Nothing outside the stretch should be returned: give exactly the lines from the line containing "if empty is" through the line containing "cad_parts[node].hide_render = cad_parts[node].hide_viewport", including both.

▸ **INPUT RECORDS**
──────────
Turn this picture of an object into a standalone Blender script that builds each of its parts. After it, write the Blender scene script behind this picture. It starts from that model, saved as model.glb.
──────────
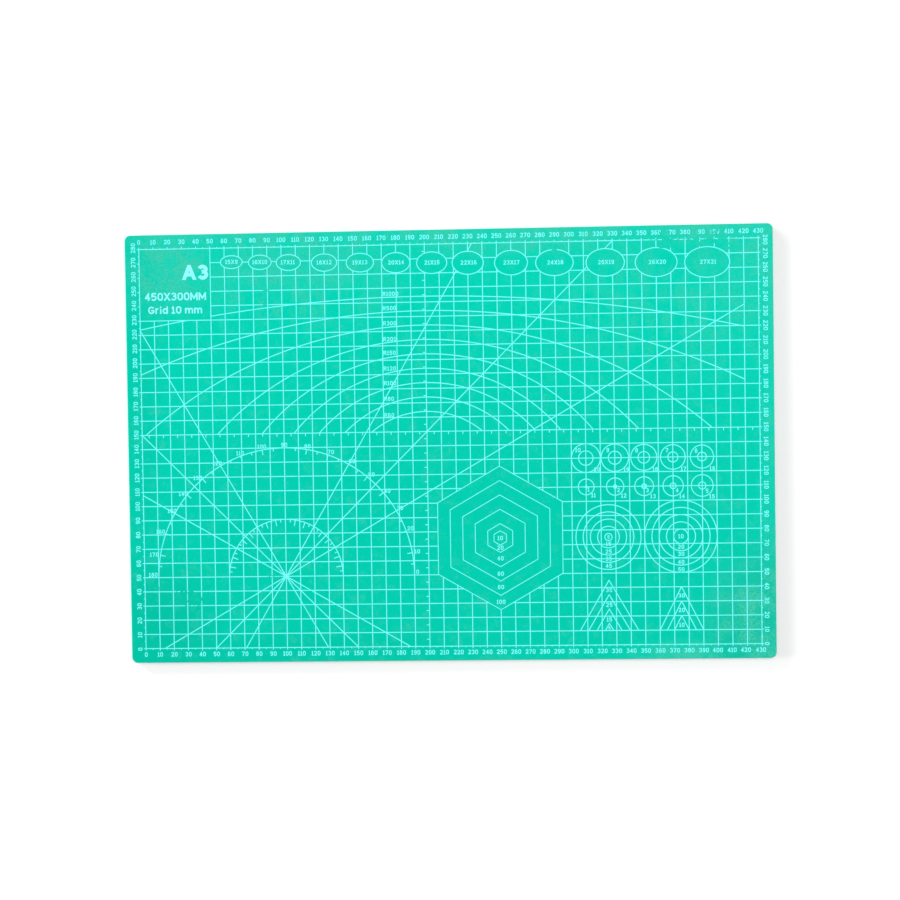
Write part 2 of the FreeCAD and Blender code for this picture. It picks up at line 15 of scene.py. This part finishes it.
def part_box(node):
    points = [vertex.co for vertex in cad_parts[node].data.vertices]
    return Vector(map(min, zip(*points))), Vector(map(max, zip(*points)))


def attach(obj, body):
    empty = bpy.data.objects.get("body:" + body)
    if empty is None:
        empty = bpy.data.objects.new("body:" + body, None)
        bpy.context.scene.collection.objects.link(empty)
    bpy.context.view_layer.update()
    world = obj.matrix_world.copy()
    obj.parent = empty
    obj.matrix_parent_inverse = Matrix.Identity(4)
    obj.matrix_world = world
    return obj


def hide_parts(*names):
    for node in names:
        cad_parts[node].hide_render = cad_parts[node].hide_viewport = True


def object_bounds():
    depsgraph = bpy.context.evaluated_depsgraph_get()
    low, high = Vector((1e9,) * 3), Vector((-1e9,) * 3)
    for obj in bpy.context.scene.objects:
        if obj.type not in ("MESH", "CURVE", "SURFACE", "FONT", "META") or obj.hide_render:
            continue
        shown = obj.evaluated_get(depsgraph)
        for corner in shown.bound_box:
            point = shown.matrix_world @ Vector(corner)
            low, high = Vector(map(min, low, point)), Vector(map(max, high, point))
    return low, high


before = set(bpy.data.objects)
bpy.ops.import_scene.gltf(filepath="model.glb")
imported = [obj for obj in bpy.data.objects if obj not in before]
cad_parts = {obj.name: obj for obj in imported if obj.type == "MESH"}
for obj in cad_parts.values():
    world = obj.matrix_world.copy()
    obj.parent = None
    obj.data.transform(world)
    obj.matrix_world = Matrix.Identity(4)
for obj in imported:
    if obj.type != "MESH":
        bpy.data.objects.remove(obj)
──────────
▸ **TASK RESPONSE**
    if empty is None:
        empty = bpy.data.objects.new("body:" + body, None)
        bpy.context.scene.collection.objects.link(empty)
    bpy.context.view_layer.update()
    world = obj.matrix_world.copy()
    obj.parent = empty
    obj.matrix_parent_inverse = Matrix.Identity(4)
    obj.matrix_world = world
    return obj


def hide_parts(*names):
    for node in names:
        cad_parts[node].hide_render = cad_parts[node].hide_viewport = True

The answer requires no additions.